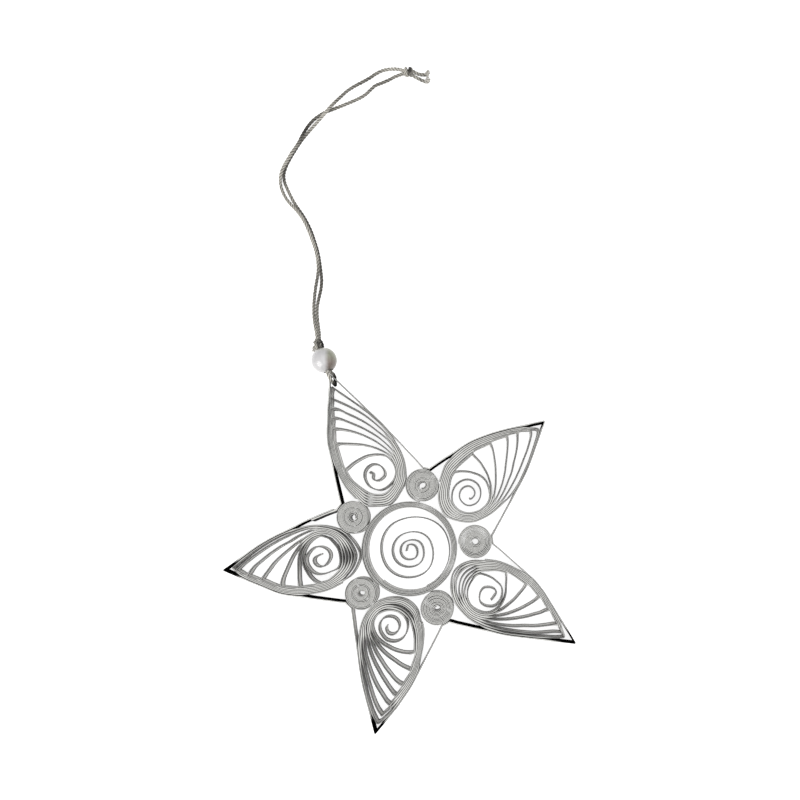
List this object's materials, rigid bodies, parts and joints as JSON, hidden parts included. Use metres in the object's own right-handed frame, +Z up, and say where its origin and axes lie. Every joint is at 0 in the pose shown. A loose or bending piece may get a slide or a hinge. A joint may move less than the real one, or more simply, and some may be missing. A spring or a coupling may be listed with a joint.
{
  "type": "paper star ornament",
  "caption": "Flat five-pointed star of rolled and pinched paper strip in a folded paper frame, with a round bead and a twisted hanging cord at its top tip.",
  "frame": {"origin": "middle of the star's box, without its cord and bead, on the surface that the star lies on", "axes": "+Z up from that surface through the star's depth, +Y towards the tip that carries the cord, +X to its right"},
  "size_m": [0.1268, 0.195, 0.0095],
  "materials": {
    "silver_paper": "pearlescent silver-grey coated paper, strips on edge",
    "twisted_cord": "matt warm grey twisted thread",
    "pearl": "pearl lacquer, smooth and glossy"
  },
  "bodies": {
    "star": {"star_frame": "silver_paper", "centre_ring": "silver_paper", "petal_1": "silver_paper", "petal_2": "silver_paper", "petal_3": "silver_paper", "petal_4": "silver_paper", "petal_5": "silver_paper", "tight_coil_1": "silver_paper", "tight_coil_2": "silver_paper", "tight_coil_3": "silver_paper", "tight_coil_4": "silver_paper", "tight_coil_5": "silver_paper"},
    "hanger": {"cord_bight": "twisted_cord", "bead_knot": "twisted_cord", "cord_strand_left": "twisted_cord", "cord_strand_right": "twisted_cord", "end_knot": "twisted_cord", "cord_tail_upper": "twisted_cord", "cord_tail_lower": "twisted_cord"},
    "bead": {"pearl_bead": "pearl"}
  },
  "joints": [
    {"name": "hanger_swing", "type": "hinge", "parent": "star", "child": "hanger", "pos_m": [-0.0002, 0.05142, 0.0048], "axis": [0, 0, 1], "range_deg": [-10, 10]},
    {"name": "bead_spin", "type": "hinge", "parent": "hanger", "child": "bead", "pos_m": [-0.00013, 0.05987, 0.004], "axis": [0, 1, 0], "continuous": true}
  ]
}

+ + + +

Exercise directions – Reproduce all of the material above word for word.

Solution for this task –
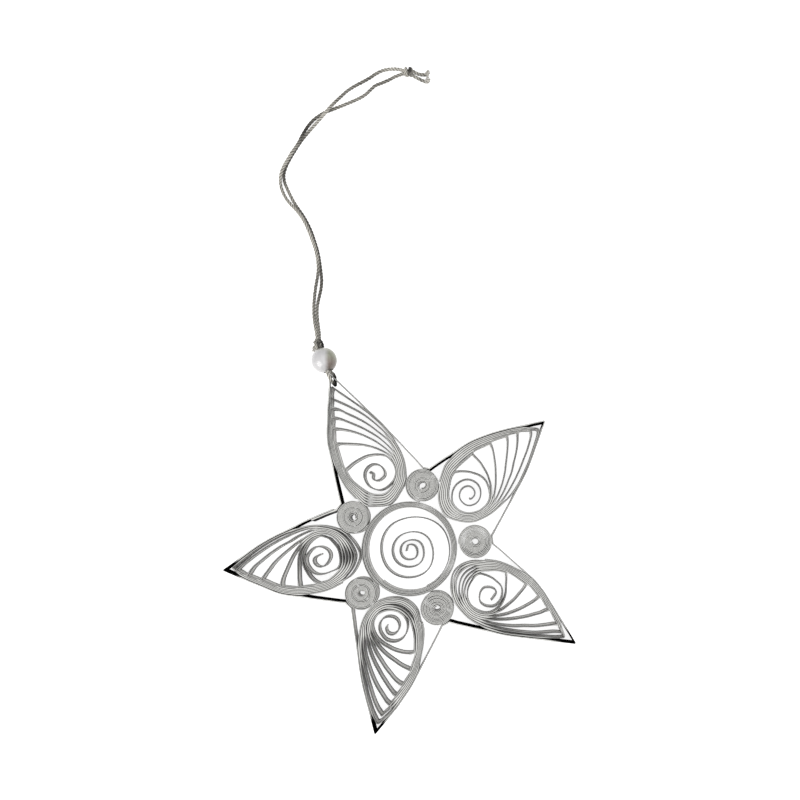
List this object's materials, rigid bodies, parts and joints as JSON, hidden parts included. Use metres in the object's own right-handed frame, +Z up, and say where its origin and axes lie. Every joint is at 0 in the pose shown. A loose or bending piece may get a slide or a hinge. A joint may move less than the real one, or more simply, and some may be missing. A spring or a coupling may be listed with a joint.
{
  "type": "paper star ornament",
  "caption": "Flat five-pointed star of rolled and pinched paper strip in a folded paper frame, with a round bead and a twisted hanging cord at its top tip.",
  "frame": {"origin": "middle of the star's box, without its cord and bead, on the surface that the star lies on", "axes": "+Z up from that surface through the star's depth, +Y towards the tip that carries the cord, +X to its right"},
  "size_m": [0.1268, 0.195, 0.0095],
  "materials": {
    "silver_paper": "pearlescent silver-grey coated paper, strips on edge",
    "twisted_cord": "matt warm grey twisted thread",
    "pearl": "pearl lacquer, smooth and glossy"
  },
  "bodies": {
    "star": {"star_frame": "silver_paper", "centre_ring": "silver_paper", "petal_1": "silver_paper", "petal_2": "silver_paper", "petal_3": "silver_paper", "petal_4": "silver_paper", "petal_5": "silver_paper", "tight_coil_1": "silver_paper", "tight_coil_2": "silver_paper", "tight_coil_3": "silver_paper", "tight_coil_4": "silver_paper", "tight_coil_5": "silver_paper"},
    "hanger": {"cord_bight": "twisted_cord", "bead_knot": "twisted_cord", "cord_strand_left": "twisted_cord", "cord_strand_right": "twisted_cord", "end_knot": "twisted_cord", "cord_tail_upper": "twisted_cord", "cord_tail_lower": "twisted_cord"},
    "bead": {"pearl_bead": "pearl"}
  },
  "joints": [
    {"name": "hanger_swing", "type": "hinge", "parent": "star", "child": "hanger", "pos_m": [-0.0002, 0.05142, 0.0048], "axis": [0, 0, 1], "range_deg": [-10, 10]},
    {"name": "bead_spin", "type": "hinge", "parent": "hanger", "child": "bead", "pos_m": [-0.00013, 0.05987, 0.004], "axis": [0, 1, 0], "continuous": true}
  ]
}